Who are the Flannerys and what did they create?

What does it mean to be a lender on Kiva?

Research microfinance using the related KWHS articles and links. How does it work and why is it effective? Does everyone believe in its power?

One comment on “Kiva: Improving People’s Lives One Small Loan at a Time

  1. KIVA is one of the ways I give back and help support the world through financial investments. I joined KIVA in September, 2016 and have since made 13 loans across 12 different countries. KIVA acts as a middle man who allows you to help fund business ideas and upfront costs of running a business for people all over the world. I feel that they do a superb job making the connection between the lender and the recipient as they provide updates along the repayment period which can range from a few months to a few years.
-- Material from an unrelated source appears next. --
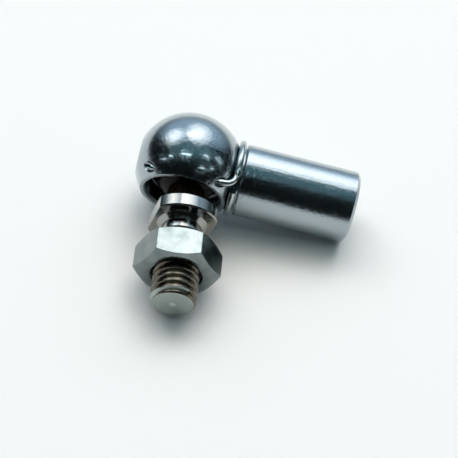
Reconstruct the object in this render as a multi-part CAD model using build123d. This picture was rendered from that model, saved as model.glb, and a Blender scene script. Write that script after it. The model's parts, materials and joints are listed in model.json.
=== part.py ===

My fondest story was my first loan to a banana farmer, Miguel, in Peru, I received the unfortunate news that there had been flooding along the coast. This stopped the progress Miguel had made temporarily however they adjusted the loan and gave him the chance to start over with us still helping him. At this point I felt that I was truly involved in this mans livelihood and was there with him in his struggles and trying to help make it better. Stories like that are what keeps me lending and going on KIVA, I love being able to see the final update when they accomplished their goal, knowing that I made an impact for a person or town that could be on a whole other continent than me. I would encourage everyone to get involved on KIVA, it will inspire them to make a difference in the world.